Run by the Center for Digital Education, the third-annual awards program recognized 11 school districts for their work with digital content, curriculum and tools. These districts take on big initiatives that change the way learning happens and how educational resources are developed in their schools.
Two school districts stood out for their efforts to revamp their education systems and curriculum for students.
State | School District | Size |
Illinois | Maine Township District 207 | Small-Medium District |
Michigan | Saline Area Schools | Small-Medium District |
Connecticut | Somers Public Schools | Small-Medium District |
Kentucky | Taylor County School District | Small-Medium District |
Tennessee | Tullahoma City Schools | Small-Medium District |
Maryland | Baltimore County Public Schools | Large District |
Nevada | Clark County School District | Large District |
Georgia | Fulton County Schools | Large District |
Texas | Houston Independent School District | Large District |
Texas | Leander Independent School District | Large District |
Texas | Northwest Independent School District | Large District |
"It's always been my mode of operation as a superintendent to let students learn at their own pace, let them move as quickly as they can and place them in classrooms based on their mental ability, not their chronological age," Cook said.

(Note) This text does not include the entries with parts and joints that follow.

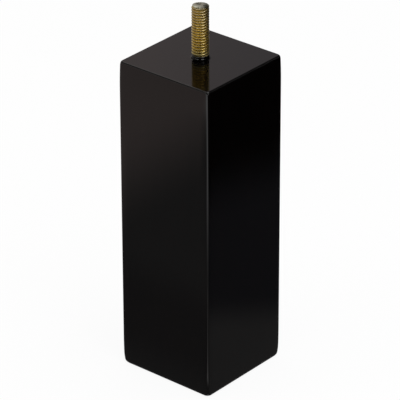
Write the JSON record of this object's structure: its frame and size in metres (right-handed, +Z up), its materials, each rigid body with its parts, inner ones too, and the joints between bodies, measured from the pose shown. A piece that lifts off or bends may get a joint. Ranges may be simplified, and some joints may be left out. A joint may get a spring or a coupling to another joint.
{
  "type": "square wooden furniture leg",
  "caption": "Square solid wood furniture leg in dark lacquer, with a threaded hanger bolt standing up from the centre of its top.",
  "frame": {"origin": "centre of the foot, on the floor", "axes": "+Z up along the leg, from the foot to the stud's tip; +X and +Y square to the block's faces"},
  "size_m": [0.05, 0.05, 0.175],
  "materials": {
    "lacquered_wood": "near-black espresso lacquer, gloss, grain filled",
    "plated_steel": "yellow zinc plate, bright"
  },
  "bodies": {
    "root": {"leg_block": "lacquered_wood", "hanger_bolt": "plated_steel"}
  },
  "joints": []
}
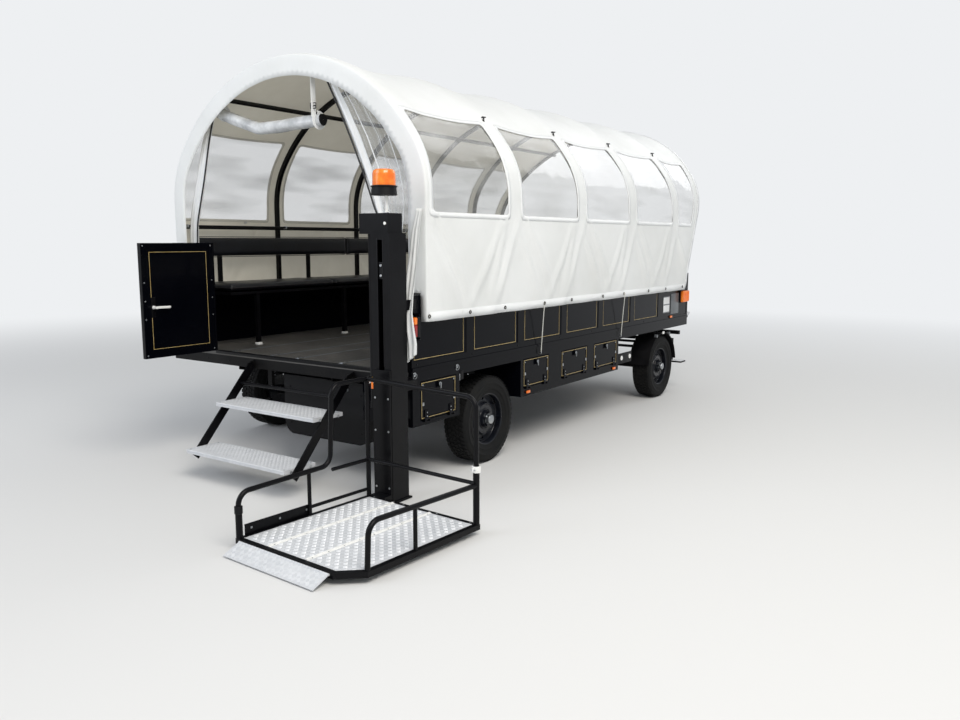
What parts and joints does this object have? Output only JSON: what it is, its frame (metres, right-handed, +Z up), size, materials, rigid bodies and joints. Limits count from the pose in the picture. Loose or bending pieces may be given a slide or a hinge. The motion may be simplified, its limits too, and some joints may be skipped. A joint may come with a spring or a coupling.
{
  "type": "horse-drawn covered wagon",
  "caption": "Passenger wagon on pneumatic tyres with an arched tarpaulin cover, steered fore-carriage, pole, folding rear steps, door and wheelchair lift.",
  "frame": {"origin": "on the ground, midway between the wheels, under the rear face of the cover's first hoop", "axes": "+X to the wagon's right, +Y forward along the pole, +Z up"},
  "size_m": [3.2575, 8.8554, 2.83],
  "materials": {
    "chassis_black": "satin",
    "floor_grey": "ribbed coated boards",
    "body_paint": "gloss",
    "tread_plate": "chequer plate",
    "hoop_steel": "satin",
    "canvas": "coated tarpaulin",
    "film": "clear",
    "rolled_canvas": "coated tarpaulin",
    "webbing": "woven",
    "bench_frame": "satin",
    "upholstery": "artificial leather",
    "seat_ply": "stained",
    "tail_lens": "gloss",
    "amber_lens": "gloss",
    "axle_black": "satin",
    "pump_black": "matte",
    "mast_paint": "satin",
    "beacon_black": "matte",
    "beacon_amber": "clear amber",
    "tyre_black": "rubber",
    "rim_black": "gloss",
    "handle_white": "gloss",
    "step_steel": "satin",
    "rail_steel": "satin"
  },
  "bodies": {
    "wagon": {"chassis": "chassis_black", "floor": "floor_grey", "side_board_right": "body_paint", "side_board_left": "body_paint", "front_board": "body_paint", "footboard": "tread_plate", "rear_panels": "body_paint", "lockers_right": "body_paint", "lockers_left": "body_paint", "hoops": "hoop_steel", "canopy": "canvas", "window_film": "film", "curtain_roll": "rolled_canvas", "curtain_straps": "webbing", "bench_frames": "bench_frame", "seat_pads": "upholstery", "backrests": "upholstery", "driver_seat": "seat_ply", "driver_cushions": "upholstery", "tail_lamps": "tail_lens", "front_lamps": "amber_lens", "side_markers": "amber_lens", "rear_axle": "axle_black", "pump_box": "pump_black", "lift_mast": "mast_paint", "beacon_base": "beacon_black", "beacon_dome": "beacon_amber"},
    "fore_carriage": {"fore_carriage": "chassis_black", "front_axle": "axle_black", "front_guards": "pump_black", "evener": "chassis_black"},
    "pole": {"pole": "chassis_black"},
    "wheel_rear_right": {"tyre_rear_right": "tyre_black", "rim_rear_right": "rim_black"},
    "wheel_rear_left": {"tyre_rear_left": "tyre_black", "rim_rear_left": "rim_black"},
    "wheel_front_right": {"tyre_front_right": "tyre_black", "rim_front_right": "rim_black"},
    "wheel_front_left": {"tyre_front_left": "tyre_black", "rim_front_left": "rim_black"},
    "door": {"door": "body_paint", "door_handle": "handle_white"},
    "steps": {"step_frame": "step_steel", "step_treads": "tread_plate"},
    "platform": {"lift_frame": "rail_steel", "lift_deck": "tread_plate"},
    "flap": {"ramp_flap": "tread_plate"},
    "locker_lid_right_1": {"locker_lid_right_1": "body_paint"},
    "locker_lid_right_2": {"locker_lid_right_2": "body_paint"},
    "locker_lid_right_3": {"locker_lid_right_3": "body_paint"},
    "locker_lid_right_4": {"locker_lid_right_4": "body_paint"},
    "locker_lid_left_1": {"locker_lid_left_1": "body_paint"},
    "locker_lid_left_2": {"locker_lid_left_2": "body_paint"},
    "locker_lid_left_3": {"locker_lid_left_3": "body_paint"}
  },
  "joints": [
    {"name": "steering", "type": "hinge", "parent": "wagon", "child": "fore_carriage", "pos_m": [0, 3.93, 0.593], "axis": [0, 0, 1], "range_deg": [-45, 45]},
    {"name": "pole_lift", "type": "hinge", "parent": "fore_carriage", "child": "pole", "pos_m": [0, 4.58, 0.533], "axis": [1, 0, 0], "range_deg": [-13, 14]},
    {"name": "rear_right_roll", "type": "hinge", "parent": "wagon", "child": "wheel_rear_right", "pos_m": [1.077, 0.804, 0.315], "axis": [1, 0, 0], "continuous": true},
    {"name": "rear_left_roll", "type": "hinge", "parent": "wagon", "child": "wheel_rear_left", "pos_m": [-1.077, 0.804, 0.315], "axis": [1, 0, 0], "continuous": true},
    {"name": "front_right_roll", "type": "hinge", "parent": "fore_carriage", "child": "wheel_front_right", "pos_m": [1.077, 3.93, 0.315], "axis": [1, 0, 0], "continuous": true},
    {"name": "front_left_roll", "type": "hinge", "parent": "fore_carriage", "child": "wheel_front_left", "pos_m": [-1.077, 3.93, 0.315], "axis": [1, 0, 0], "continuous": true},
    {"name": "door_hinge", "type": "hinge", "parent": "wagon", "child": "door", "pos_m": [-0.69, -0.116, 1.17], "axis": [0, 0, 1], "range_deg": [-75, 90]},
    {"name": "steps_fold", "type": "hinge", "parent": "wagon", "child": "steps", "pos_m": [0.215, -0.14, 0.69], "axis": [-1, 0, 0], "range_deg": [0, 110]},
    {"name": "lift_travel", "type": "slide", "parent": "wagon", "child": "platform", "axis": [0, 0, 1], "range_m": [0, 0.71]},
    {"name": "flap_hinge", "type": "hinge", "parent": "platform", "child": "flap", "pos_m": [1.44259, -1.40791, 0.05], "axis": [-0.9981, 0.061, 0], "range_deg": [0, 112]},
    {"name": "locker_lid_right_1_hinge", "type": "hinge", "parent": "wagon", "child": "locker_lid_right_1", "pos_m": [1.207, 0.171, 0.458], "axis": [0, 1, 0], "range_deg": [0, 160]},
    {"name": "locker_lid_right_2_hinge", "type": "hinge", "parent": "wagon", "child": "locker_lid_right_2", "pos_m": [1.207, 1.399, 0.492], "axis": [0, 1, 0], "range_deg": [0, 160]},
    {"name": "locker_lid_right_3_hinge", "type": "hinge", "parent": "wagon", "child": "locker_lid_right_3", "pos_m": [1.207, 2.015, 0.492], "axis": [0, 1, 0], "range_deg": [0, 160]},
    {"name": "locker_lid_right_4_hinge", "type": "hinge", "parent": "wagon", "child": "locker_lid_right_4", "pos_m": [1.207, 2.5875, 0.492], "axis": [0, 1, 0], "range_deg": [0, 160]},
    {"name": "locker_lid_left_1_hinge", "type": "hinge", "parent": "wagon", "child": "locker_lid_left_1", "pos_m": [-1.207, 1.399, 0.492], "axis": [0, -1, 0], "range_deg": [0, 160]},
    {"name": "locker_lid_left_2_hinge", "type": "hinge", "parent": "wagon", "child": "locker_lid_left_2", "pos_m": [-1.207, 2.015, 0.492], "axis": [0, -1, 0], "range_deg": [0, 160]},
    {"name": "locker_lid_left_3_hinge", "type": "hinge", "parent": "wagon", "child": "locker_lid_left_3", "pos_m": [-1.207, 2.5875, 0.492], "axis": [0, -1, 0], "range_deg": [0, 160]}
  ]
}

Cook's philosophy comes from his experience of being bored in school as he was forced to wait to learn something new until everyone else understood the lesson.
The district doesn't hold anyone back, doesn't allow anyone to drop out and doesn't fail anyone, he said. What the district does do is give students six different ways they can learn:
1. Traditional: Teachers lecture as usual to a classroom of students.
2. Peer-led: Students teach each other while teachers act as classroom facilitators.
3. Project-based: Each class has real-world projects that help students apply what they learn.
4. Virtual: Students can take online courses.
5. Self-paced: Students move at their own pace through online videos that teachers create and receive help from teacher facilitators in class.
6. Cardinal Academy: About 200 students create their own learning pathway and control what they do and when. For example, they don't have to be in a classroom with teachers and can take internships off campus.
Among the district's three schools, shuttle buses run all day to take students to higher-level classes. About 250 students from the elementary school go to the middle school for classes, and middle school students earn more than 500 high school credits every year by taking courses at the high school.
"If you can imagine you're in the third grade and you can read at fifth- or sixth-grade level, I'm not going to make you sit in there and read 'Jack and Jill went up the hill,'" Cook said. "You get to go to fifth-grade and sixth-grade reading."
Because students can advance as fast as they want to, high schoolers often finish their work by the middle of their junior year. Then they go to the district's early college program, where they can take classes at a reduced rate of $50 per hour. More than 60 seniors graduated last year as mid-term sophomores in college because of the credits they earned, saving them about $268,000 in college tuition, Cook said.
To make the transition to this model, teachers meet every Friday for two hours in personal learning communities to collaborate on assessments and digital content. The district either creates its own content like videos or buys software tools. Cook also provided financial incentives for teachers who were willing to create content and teach using different learning models. But now he's incentivizing teachers on the opposite end of the spectrum.
"I had to pay them extra to start doing some things, but after six years now, I'm actually having to pay teachers to teach traditionally because they don't want to do it anymore," Cook said. "It sounds funny, but that's the truth."
Going southwest a few states, the Leander Independent School District in Texas also involves its teachers in creating digital content. This year, the district piloted new content and curriculum in middle school math that matched the state's new K-12 standards.
Teachers hadn't been using textbooks for a number of years, and instead were individually looking for education resources and mashing up online resources. When the state provided money for adopting new instructional materials last year, the district decided to pilot an open-resource, teacher-created strategy for digital content.
A teacher came out of the classroom on special assignment for a year to act as a lead curator for the digital curriculum and worked with other teachers as well as secondary math facilitator April Chauvette on the project. Involving teachers in the curriculum rewrite was important because they were able to share feedback and ensure that what they were designing would work in the classroom.
The biggest challenge with rebuilding an entire curriculum was staying ahead of teachers' plans so they could have enough time to prepare to teach with the new material. On top of that, they were still learning the new state standards, so that also posed a challenge.
With digital resources, students can access videos, activities and other tools when they need help understanding a concept. "We're putting the tools and resources in their hands, not waiting for it to come to them from a teacher," Chauvette said.
The teachers who really embraced this transition took the time to show students where to find the digital resources they curated and how to explore them. Combined with a mobile learning initiative throughout the district, students now have the tools to access digital content whenever they need it.
This project has proved to Leander Independent School District that crowdsourcing is a viable strategy and works better than having one person take on an initiative of this magnitude. While it would have been easier to pick a premade textbook, the district knew that wouldn't meet students' needs, so its team chose the harder route of using open resources to custom build the curriculum.
"Just because it's there doesn't mean we have to use it," Chauvette said. "We weren't afraid of the hard work and digging in to make it be really what we wanted it to be."